Publication and alignment of core Security policy pages
Published or substantially aligned the following core Security documents into one consistent documentation tone and structure:
- Security Principles
- Threat Model
- Account Security
- Authentication & Recovery
- Account Integrity & Trust Score
- Key & Asset Safety
- Audit & Verification
- Privacy
- Cookies
- Responsible Disclosure
- Terms of Service
- Payment Integrity
- Risk Disclosure
- Glossary
These pages were harmonized around shared concepts such as trust boundaries, verification-first design, forward-only records, crypto-native payment constraints, custody discipline, anti-abuse review, and operational integrity.
Terminology standardization across the Security section
Standardized recurring terms across the Security section so that pages describe related concepts in a stable way. This included stronger alignment around terms such as:
- security boundary
- trust score
- account integrity
- recovery boundary
- payment integrity
- forward-only record
- verification-first
- custody tier
- continuity
- residual risk
This update reduced drift across pages that previously described similar concepts in slightly different language.

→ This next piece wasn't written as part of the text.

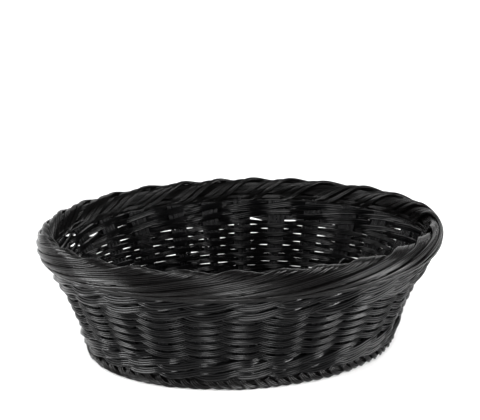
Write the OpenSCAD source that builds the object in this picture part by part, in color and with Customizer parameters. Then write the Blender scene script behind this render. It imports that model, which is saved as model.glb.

Shift toward operational-security documentation tone
The Security section was revised to read less like isolated policy fragments and more like a connected operational security manual. Pages now frame security as a system property spanning accounts, payments, recovery, custody, monitoring, risk, and verification rather than as disconnected feature notes.
2026-02-12 — Initial Security section groundwork
Initial Security documentation groundwork
Early Security documentation groundwork was established, including initial page concepts, early terminology, and the first generation of security-related documentation structure. This phase served as the base layer for the later unified Security section.
Earlier internal drafting phase
Pre-standardization internal drafting period
During the earlier drafting period, several Security concepts existed in partial or evolving form before being migrated into the current section-wide framework. These drafts informed later canonical pages but were not yet part of the finalized Security documentation system.
Future Expansion
This changelog may expand over time as the Security section continues to mature. Future entries may include new page publications, major terminology changes, revised disclosure boundaries, cross-page scope clarifications, or larger structural reorganizations of the Security navigation tree. Where appropriate, future entries may also point to related pages whose meaning was materially affected by a revision cycle.
Summary
- The Security changelog preserves material documentation history across the PVERSE Security section.
- It records meaningful structural, editorial, and terminology changes rather than every cosmetic edit.
- The major 2026-03-22 revision standardized the Security section onto the current docs template and aligned the core policy pages.
- This page supports long-term documentation integrity by making important revision history visible and reviewable.